> [Problem requirements]:
What follows is a listing; give it again exactly, in its entirety.

> [Stored data]:
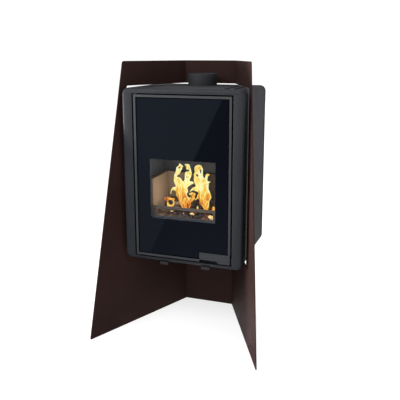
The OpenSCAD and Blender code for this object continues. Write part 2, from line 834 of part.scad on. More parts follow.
module hinge_blocks() color(zinc) place()
    for (z = [door_bottom + frame_t + touch, door_top - frame_t - touch - block_h])
        difference() {
            block(-half_door + frame_t + touch, hinge_x + block_wall, gasket_y + touch,
                face_y + block_d, z, z + block_h);
            z_hole(hinge_x, hinge_y, pin_r + running, z, z + block_h);
        }

module hinge_pins() color(zinc) place() {
    z_cyl(hinge_x, hinge_y, pin_r, opening_bottom + seat, door_bottom + pin_grip);
    z_cyl(hinge_x, hinge_y, pin_r, door_top - pin_grip, opening_top - seat);
}

// ---------- handle ----------

// stepped plate: its lower edge rises towards the left, where the fingers go behind it
module handle_outline() difference() {
    translate([handle_left, handle_bottom]) square([handle_l, handle_h]);
    polygon([[handle_left - over, handle_bottom - over], [handle_step_x, handle_bottom - over],
        [handle_step_x, handle_bottom], [handle_step_x - handle_slant, handle_bottom + handle_step],
        [handle_left - over, handle_bottom + handle_step]]);
}

module door_handle() color(body_grey) place() difference() {
    union() {
        slab(handle_y, handle_y + handle_t) handle_outline();
        for (z = [hook_z - hub_gap - hub_h, hook_z + hook_h + hub_gap]) {
            z_cyl(pivot_x, pivot_y, hub_r, z, z + hub_h);
            block(pivot_x - hub_r, pivot_x + hub_r, handle_y + handle_t - eps, pivot_y, z,
                z + hub_h);
        }
    }
    z_cyl(pivot_x, pivot_y, pivot_r + running, hook_z - 2 * hub_h - hub_gap,
        hook_z + hook_h + 2 * hub_h + hub_gap);
}

module handle_pivot_pin() color(zinc) place()
    z_cyl(pivot_x, pivot_y, pivot_r, door_bottom + frame_t + 2 * touch, notch_top - 2 * seat);

module latch_hook() color(zinc) place() difference() {
    union() {
        z_cyl(pivot_x, pivot_y, hub_r, hook_z, hook_z + hook_h);
        block(pivot_x, pivot_x + hook_reach, pivot_y - hook_front, pivot_y + hook_rear, hook_z,
            hook_z + hook_h);
    }
    z_hole(pivot_x, pivot_y, pivot_r + running, hook_z, hook_z + hook_h);
}

folded_stand();
support_rails();
rail_bolts();
casing_top();
casing_bottom();
casing_left();
casing_right();
rear_cover();
cover_screws();
front_bezel();
firebox_front();
firebox_shell();
smoke_hood();
flue_collar();
flue_trim_ring();
liner_left();
liner_right();
liner_back();
liner_floor();
grate();
baffle_plate();
baffle_rests();
airwash_deflector();
log_retainer();
ash_pan();
ash_box();
air_box();
air_slide_guides();
hinge_lugs();
latch_strike();
split_logs();
ember_bed();
door_frame();
door_glass();
glass_gasket();
door_back_panel();
panel_clips();
clip_screws();
door_seal_rope();
handle_tray();
hinge_blocks();
hinge_pins();
door_handle();
handle_pivot_pin();
latch_hook();
primary_air_slide();
secondary_air_slide();
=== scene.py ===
"""Wood burning stove in a folded sheet-steel stand: materials and finished shapes around the CAD frame.

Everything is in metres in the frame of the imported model: the floor is z = 0 and the door faces -Y.
"""

import math
import random

import bmesh
import bpy
import numpy as np
from mathutils import Matrix, Vector, geometry, noise


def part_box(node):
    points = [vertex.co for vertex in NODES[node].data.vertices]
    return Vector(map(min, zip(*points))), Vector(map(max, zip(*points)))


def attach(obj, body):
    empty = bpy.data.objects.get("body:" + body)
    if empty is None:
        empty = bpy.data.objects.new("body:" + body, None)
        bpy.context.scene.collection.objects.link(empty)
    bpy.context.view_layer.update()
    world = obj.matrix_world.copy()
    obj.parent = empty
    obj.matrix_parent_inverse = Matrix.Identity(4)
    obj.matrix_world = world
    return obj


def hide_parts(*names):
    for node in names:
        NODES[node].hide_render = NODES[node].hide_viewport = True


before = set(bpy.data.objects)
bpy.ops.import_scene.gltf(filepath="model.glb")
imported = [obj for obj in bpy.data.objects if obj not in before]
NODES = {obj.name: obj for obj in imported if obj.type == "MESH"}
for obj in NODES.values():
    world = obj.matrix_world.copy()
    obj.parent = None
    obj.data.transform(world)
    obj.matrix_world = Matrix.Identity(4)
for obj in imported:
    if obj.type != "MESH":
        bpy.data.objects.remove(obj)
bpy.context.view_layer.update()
MM = 0.001


# ---------- sizes read from the frame ----------


class Box:
    """Lowest and highest corner of a CAD node, by axis."""

    def __init__(self, node):
        low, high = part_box(node)
        self.x0, self.y0, self.z0 = low
        self.x1, self.y1, self.z1 = high


bezel = Box("front_bezel")
casing_top = Box("casing_top")
casing_bottom = Box("casing_bottom")
casing_right = Box("casing_right")
door = Box("door_frame")
pane = Box("door_glass")
collar = Box("flue_collar")
rope = Box("door_seal_rope")
floor_board = Box("liner_floor")
embers = Box("ember_bed")

# gaps between the door and its opening in the bezel: at the sides, and above and below
SIDE_GAP = 7.5 * MM
END_GAP = 6.5 * MM
opening = (door.x0 - SIDE_GAP, door.x1 + SIDE_GAP, door.z0 - END_GAP, door.z1 + END_GAP)

# the door's frame strip in front of the glass, and the rim of the glass beside it, where a shadow is painted
FRAME_SHOWS = 11.5 * MM
RIM_SHADE = 5 * MM

# the clear viewing area in the printed glass: half its width, and its lowest and highest edge
VIEW_HALF = 170.5 * MM
VIEW_Z = (621 * MM, 923 * MM)
CLEAR_ALPHA = 0.10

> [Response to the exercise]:
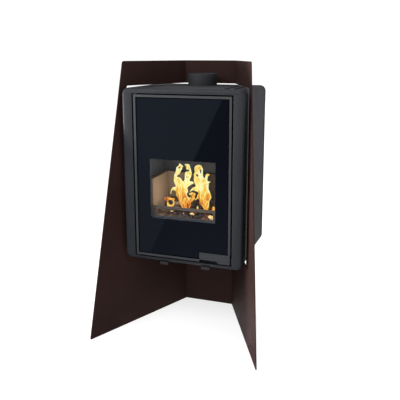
The OpenSCAD and Blender code for this object continues. Write part 2, from line 834 of part.scad on. More parts follow.
module hinge_blocks() color(zinc) place()
    for (z = [door_bottom + frame_t + touch, door_top - frame_t - touch - block_h])
        difference() {
            block(-half_door + frame_t + touch, hinge_x + block_wall, gasket_y + touch,
                face_y + block_d, z, z + block_h);
            z_hole(hinge_x, hinge_y, pin_r + running, z, z + block_h);
        }

module hinge_pins() color(zinc) place() {
    z_cyl(hinge_x, hinge_y, pin_r, opening_bottom + seat, door_bottom + pin_grip);
    z_cyl(hinge_x, hinge_y, pin_r, door_top - pin_grip, opening_top - seat);
}

// ---------- handle ----------

// stepped plate: its lower edge rises towards the left, where the fingers go behind it
module handle_outline() difference() {
    translate([handle_left, handle_bottom]) square([handle_l, handle_h]);
    polygon([[handle_left - over, handle_bottom - over], [handle_step_x, handle_bottom - over],
        [handle_step_x, handle_bottom], [handle_step_x - handle_slant, handle_bottom + handle_step],
        [handle_left - over, handle_bottom + handle_step]]);
}

module door_handle() color(body_grey) place() difference() {
    union() {
        slab(handle_y, handle_y + handle_t) handle_outline();
        for (z = [hook_z - hub_gap - hub_h, hook_z + hook_h + hub_gap]) {
            z_cyl(pivot_x, pivot_y, hub_r, z, z + hub_h);
            block(pivot_x - hub_r, pivot_x + hub_r, handle_y + handle_t - eps, pivot_y, z,
                z + hub_h);
        }
    }
    z_cyl(pivot_x, pivot_y, pivot_r + running, hook_z - 2 * hub_h - hub_gap,
        hook_z + hook_h + 2 * hub_h + hub_gap);
}

module handle_pivot_pin() color(zinc) place()
    z_cyl(pivot_x, pivot_y, pivot_r, door_bottom + frame_t + 2 * touch, notch_top - 2 * seat);

module latch_hook() color(zinc) place() difference() {
    union() {
        z_cyl(pivot_x, pivot_y, hub_r, hook_z, hook_z + hook_h);
        block(pivot_x, pivot_x + hook_reach, pivot_y - hook_front, pivot_y + hook_rear, hook_z,
            hook_z + hook_h);
    }
    z_hole(pivot_x, pivot_y, pivot_r + running, hook_z, hook_z + hook_h);
}

folded_stand();
support_rails();
rail_bolts();
casing_top();
casing_bottom();
casing_left();
casing_right();
rear_cover();
cover_screws();
front_bezel();
firebox_front();
firebox_shell();
smoke_hood();
flue_collar();
flue_trim_ring();
liner_left();
liner_right();
liner_back();
liner_floor();
grate();
baffle_plate();
baffle_rests();
airwash_deflector();
log_retainer();
ash_pan();
ash_box();
air_box();
air_slide_guides();
hinge_lugs();
latch_strike();
split_logs();
ember_bed();
door_frame();
door_glass();
glass_gasket();
door_back_panel();
panel_clips();
clip_screws();
door_seal_rope();
handle_tray();
hinge_blocks();
hinge_pins();
door_handle();
handle_pivot_pin();
latch_hook();
primary_air_slide();
secondary_air_slide();
=== scene.py ===
"""Wood burning stove in a folded sheet-steel stand: materials and finished shapes around the CAD frame.

Everything is in metres in the frame of the imported model: the floor is z = 0 and the door faces -Y.
"""

import math
import random

import bmesh
import bpy
import numpy as np
from mathutils import Matrix, Vector, geometry, noise


def part_box(node):
    points = [vertex.co for vertex in NODES[node].data.vertices]
    return Vector(map(min, zip(*points))), Vector(map(max, zip(*points)))


def attach(obj, body):
    empty = bpy.data.objects.get("body:" + body)
    if empty is None:
        empty = bpy.data.objects.new("body:" + body, None)
        bpy.context.scene.collection.objects.link(empty)
    bpy.context.view_layer.update()
    world = obj.matrix_world.copy()
    obj.parent = empty
    obj.matrix_parent_inverse = Matrix.Identity(4)
    obj.matrix_world = world
    return obj


def hide_parts(*names):
    for node in names:
        NODES[node].hide_render = NODES[node].hide_viewport = True


before = set(bpy.data.objects)
bpy.ops.import_scene.gltf(filepath="model.glb")
imported = [obj for obj in bpy.data.objects if obj not in before]
NODES = {obj.name: obj for obj in imported if obj.type == "MESH"}
for obj in NODES.values():
    world = obj.matrix_world.copy()
    obj.parent = None
    obj.data.transform(world)
    obj.matrix_world = Matrix.Identity(4)
for obj in imported:
    if obj.type != "MESH":
        bpy.data.objects.remove(obj)
bpy.context.view_layer.update()
MM = 0.001


# ---------- sizes read from the frame ----------


class Box:
    """Lowest and highest corner of a CAD node, by axis."""

    def __init__(self, node):
        low, high = part_box(node)
        self.x0, self.y0, self.z0 = low
        self.x1, self.y1, self.z1 = high


bezel = Box("front_bezel")
casing_top = Box("casing_top")
casing_bottom = Box("casing_bottom")
casing_right = Box("casing_right")
door = Box("door_frame")
pane = Box("door_glass")
collar = Box("flue_collar")
rope = Box("door_seal_rope")
floor_board = Box("liner_floor")
embers = Box("ember_bed")

# gaps between the door and its opening in the bezel: at the sides, and above and below
SIDE_GAP = 7.5 * MM
END_GAP = 6.5 * MM
opening = (door.x0 - SIDE_GAP, door.x1 + SIDE_GAP, door.z0 - END_GAP, door.z1 + END_GAP)

# the door's frame strip in front of the glass, and the rim of the glass beside it, where a shadow is painted
FRAME_SHOWS = 11.5 * MM
RIM_SHADE = 5 * MM

# the clear viewing area in the printed glass: half its width, and its lowest and highest edge
VIEW_HALF = 170.5 * MM
VIEW_Z = (621 * MM, 923 * MM)
CLEAR_ALPHA = 0.10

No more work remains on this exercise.